А если взять последнее десятилетие, то и здесь можно провести аналогию с действиями Амина. Например, Государственный Комитет по Чрезвычайному положению (ГКЧП) выступил в августе 1991 года против политики Горбачева, направленной на развал СССР, выдвинул свою программу стабилизации обстановки и сохранения Союза, а Горбачев и Ельцин бросили его членов в тюрьму. Однако то, что одного из участников процесса по делу ГКЧП оправдали, а других, не определив, есть ли вина или нет, амнистировали, — это говорит о мерзкой лживости, на которую пускаются во имя своих целей гнусные предатели типа Горбачева и Ельцина. Афганские амины точно такие же.

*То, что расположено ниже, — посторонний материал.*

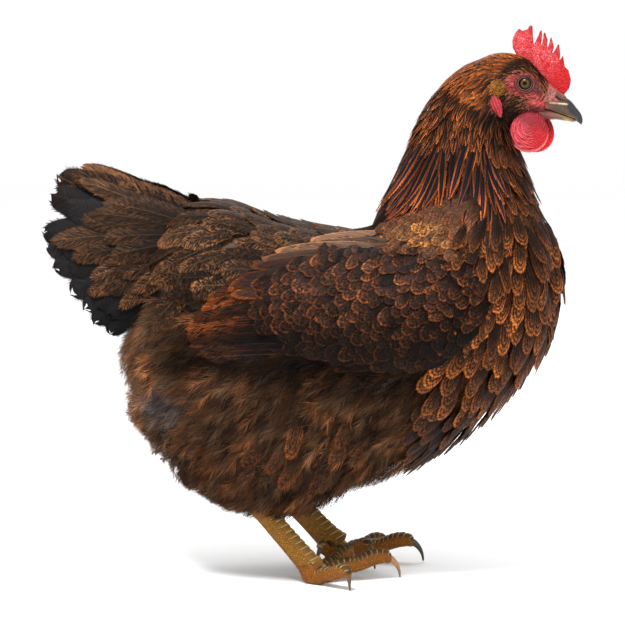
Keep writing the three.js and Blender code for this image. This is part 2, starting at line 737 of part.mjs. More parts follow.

Тогда в момент перехода в Генеральный штаб Вооруженных Сил СССР сложившаяся ситуация в Афганистане обрушилась на меня, как громадная волна. Я обязан был знать не просто общую обстановку, но врасти во все ее детали, потому что обязан был ежедневно давать справку о происходящем в этой стране и вносить свои предложения, которыми мог бы воспользоваться министр обороны на встрече с Л. И. Брежневым или на заседании Политбюро. Изучал все, естественно, ночами — днем всё бурлило и для размышлений времени практически не оставалось. Хорошо, что офицеры на это направление были подготовлены сильно, начиная с начальника направления генерала Владимира Алексеевича Богданова. Кроме того, хорошую помощь в личной подготовке мне оказали мидовцы, особенно Георгий Маркович Корниенко, а также кагэбисты и, естественно, в первую очередь, Владимир Александрович Крючков — в то время он был начальником Первого Главного управления КГБ, которое занималось внешней разведкой.